The afternoons involved playing points with the other students and the coaches. Only later in the week did we play sets. It was rightly pointed out that we all arrived with our own idiosyncratic point winning shots which at a higher level wouldn't work so well. By concentrating on technique after a few days we learned how to play the right shots in relation to the state of the game and the point in the rally we had reached. No more swinging forehand volleys!

The gluttons for punishment who didn't collapse on the stroke of four o'clock had the option of using the gym, playing a fellow student or hitting against the dreaded ball machine. After hitting nine hundred balls in forty-five minutes on a random feed I crawled back to my room vowing to stay in bed the following day. Paying $2,000 for the trip is the only incentive you need, however, to get up the next morning.

By the end of the week I was totally depressed with my tennis. When Andrei Medvedev, Petr Korda, Luke Jensen and Mary Pierce are furiously hitting balls a few courts away you don't half feel inadequate plopping balls over the net to a coach who is trying his best not to show his despair when you are making the same mistakes on Friday as Monday.

However since returning there has been a noticeable improvement in my game. For the first time I know precisely how to hit each shot and when to use it. The next stage is to work on temperament; one of the few aspects of the game you can pick up from a book. Having the bottle to depend on your technique when under pressure rather than improvising is key to my development. Fitness is another key area but the social side of the game in England means the vast majority of players fall down in this area.

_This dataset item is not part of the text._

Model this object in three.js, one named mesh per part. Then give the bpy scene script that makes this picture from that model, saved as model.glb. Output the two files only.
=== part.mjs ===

Finances permitting I would dearly love to repeat this experience. It is certainly expensive and demands a level of commitment to the sport that the average club member is unlikely to have. A fitness level which allows you to play for five hours a day is also essential as most of the students keeled over at some point during the week. If you can meet these criteria then I doubt the keen tennis player could do better than a week at the 'Home of the Champions'.